Updated

Israel is concerned that Iran will use the current climate of international goodwill as a cover to pursue its goal of becoming a nuclear power, an Israeli minister said Friday.

Vice Prime Minister Silvan Shalom made the comment on the day that Iran announced it was still studying a U.N.-drafted plan to ship much of its uranium to Russia and France for further enrichment, a move seen as a way to delay the country's ability to build a nuclear weapon. Iran's envoy to the U.N. nuclear agency said the government will respond to the offer next week.

Shalom, who is also the minister for regional development, said he discussed Iran's nuclear ambitions with U.N. Secretary-General Ban Ki-moon during a discussion that also included Israeli-Palestinian peace prospects and Lebanon.

"I told the secretary-general that we were very concerned that Iran will use the goodwill of the international community to continue to develop their real intentions — and it is toward nuclear power on the one end but on the other end to try to change the types of the regimes within the Middle East," he said.

The six world powers trying to ensure that Iran's nuclear program remains peaceful held talks earlier this month with Iranian diplomats, despite a spike in tensions over September's revelations by Iran that it had been secretly building a new uranium enrichment plant near the holy city of Qom.

The meeting — and tentative agreement on the plan to ship out much of Iran's low-enriched uranium — indicated a willingness on both sides to talk.

But Israel, which has been threatened with annihilation by Iran's President Mahmoud Ahmadinejad, is clearly unhappy.

"We believe that Iran will never abandon their dream to become a nuclear power," Shalom said. "They hide their real intentions in the past, and they will do it in the future."

He singled out the recent disclosure about the nuclear facility at Qom.

"We know about many other things that they are trying to do," he said. "They are trying to buy all the items that are needed in order to develop nuclear power. They are doing it while they are always lying about ... their real intentions."

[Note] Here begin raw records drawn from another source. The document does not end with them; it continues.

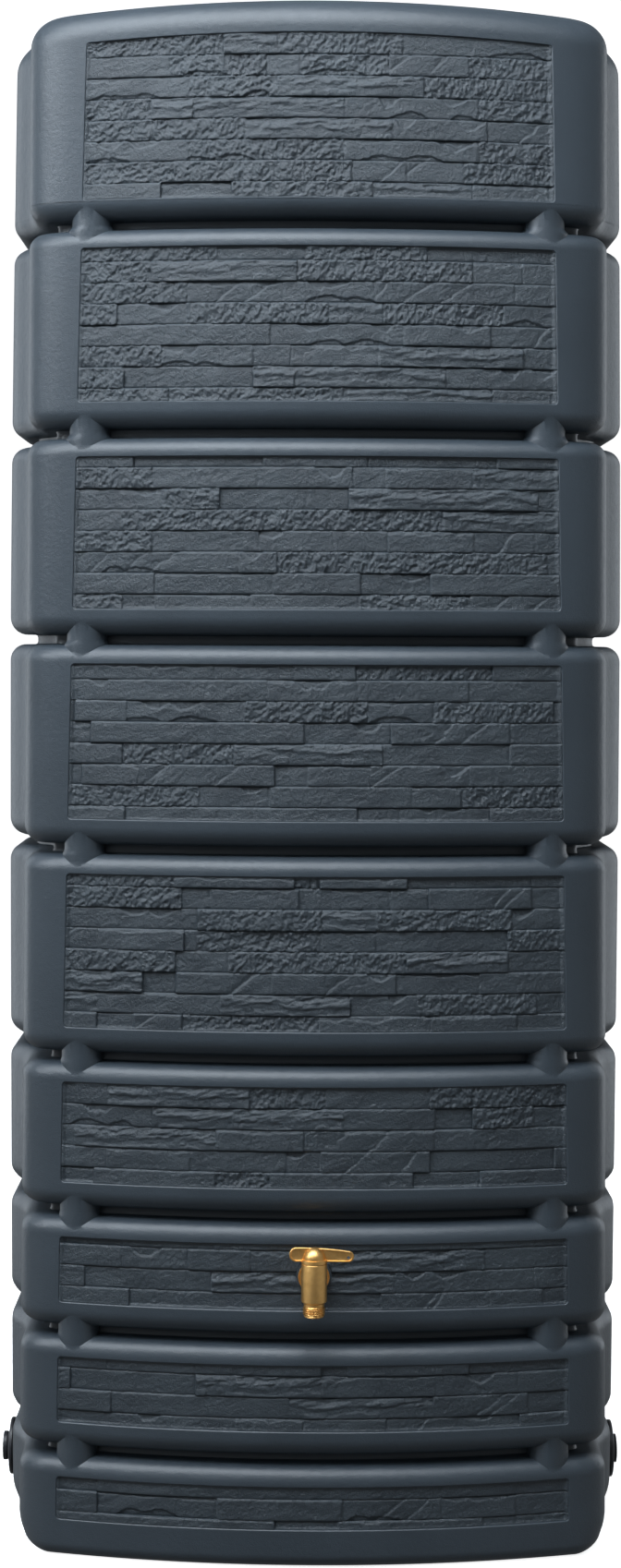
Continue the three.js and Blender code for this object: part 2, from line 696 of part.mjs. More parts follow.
addPart('tank_shell', tankShell(), tankPlastic);
addPart('lid', lid(), lidPlastic);
addPart('lid_seal', lidSeal(), rubber);
addPart('tap_insert', tapInsert(), brass);
addPart('tap_flange_seal', tapFlangeSeal(), rubber);
addPart('tap_body', tapBody(), brass);
addPart('tap_rotor', tapRotor(), brass);
addPart('tap_stem_seal', tapStemSeal(), rubber);
addPart('tap_retainer', tapRetainer(), brass);
addPart('tap_lever', tapLever(), brass);

for (const [label, side] of [['left', -1], ['right', 1]]) {
  addPart(`port_fitting_${label}`, portFitting(side), blackPlastic);
  addPart(`port_seal_${label}`, portSeal(side), rubber);
  addPart(`port_nut_${label}`, portNut(side), blackPlastic);
  addPart(`port_plug_${label}`, portPlug(side, side < 0 ? 5 : 1.6), blackPlastic);
  addPart(`plug_seal_${label}`, plugSeal(side), rubber);
  addPart(`wall_bracket_${label}`, bracket(side), zincSteel);
  addPart(`bracket_screw_${label}`, bracketScrew(side), zincSteel);
}

export default barrel;
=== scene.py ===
"""Looks of the slim wall-standing rain barrel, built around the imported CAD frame.

Sizes are millimetres, in the frame's own axes (+Z up, the front faces -Y), until a mesh is made.
"""

import math
import re

import bmesh
import bpy
import numpy as np
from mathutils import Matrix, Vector

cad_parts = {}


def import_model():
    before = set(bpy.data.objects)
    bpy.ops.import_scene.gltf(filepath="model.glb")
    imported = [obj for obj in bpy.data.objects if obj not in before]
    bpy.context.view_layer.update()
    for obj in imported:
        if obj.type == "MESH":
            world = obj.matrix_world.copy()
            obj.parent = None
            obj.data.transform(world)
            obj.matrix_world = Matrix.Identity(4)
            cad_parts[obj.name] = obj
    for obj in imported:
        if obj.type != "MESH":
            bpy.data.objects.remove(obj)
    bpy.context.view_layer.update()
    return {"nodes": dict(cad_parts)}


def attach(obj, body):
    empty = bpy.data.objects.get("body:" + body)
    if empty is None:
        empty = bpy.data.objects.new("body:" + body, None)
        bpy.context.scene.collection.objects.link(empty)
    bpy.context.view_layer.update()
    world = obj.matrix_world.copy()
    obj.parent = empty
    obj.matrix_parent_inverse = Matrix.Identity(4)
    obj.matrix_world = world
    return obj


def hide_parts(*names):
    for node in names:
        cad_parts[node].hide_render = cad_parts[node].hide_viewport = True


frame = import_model()

MM = 0.001

# ---------------------------------------------------------------- sizes of the tank
HEIGHT = 1880.0
FRONT_Y = -200.0
BACK_Y = 200.0
WALL = 4.0
BOW_RADIUS = 1200.0
SIDE_X_BASE, SIDE_X_TOP = 358.0, 352.0
CORNER_MARGIN, CORNER_LEG = 8.0, 31.0
FLARE_START_Y, FLARE_END_Y = -60.0, 25.0
REAR_X, REAR_PULL_BASE, REAR_PULL_TOP, WIDEST_Z = 388.5, 9.0, 5.5, 1150.0
REAR_RADIUS = 60.0

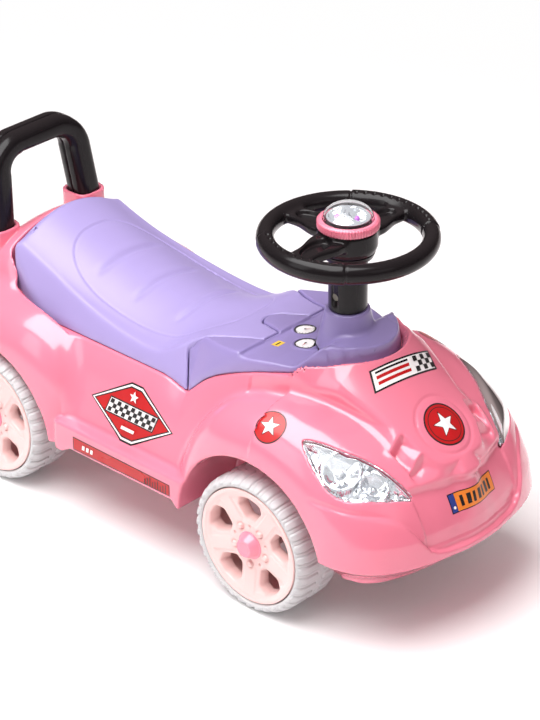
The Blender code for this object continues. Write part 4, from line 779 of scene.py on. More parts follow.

The Vienna-brokered plan would require Iran to send 1.2 tons of low-enriched uranium — around 70 percent of its stockpile — to Russia in one batch by the end of the year for further enrichment and then to France to be converted into fuel rods, French Foreign Ministry spokesman Bernard Valero said on Thursday. Those fuel rods would be returned for use in a research reactor in Tehran.

Shalom expressed concern about what Iran would do before the date the uranium would be sent to Russia, which he said was Jan. 15.

"We are very concerned from the possibility that Iran will try once again to develop its nuclear power while there is no inspection, or inspectors, or supervision of the international community," he said.

Israel is widely believed to possess nuclear weapons though the government has never confirmed it is a nuclear power, and Shalom was asked whether Israel would agree to making the Middle East a nuclear weapon-free zone.

"We are in a situation where we have to protect ourself from those who are trying to kill us," he replied.

"If Iran will abandon its dream to have ... nuclear power, it will bring more stability to the region because first and foremost those who are very, very concerned are Egypt, Jordan, Saudi Arabia and Turkey," he added.

Shalom accused the Iranians of "trying to undermine the regimes of the moderate Arab countries," citing the discovery of "a terrorist cell" of Hezbollah militants, backed by Iran, in Egypt a few months ago.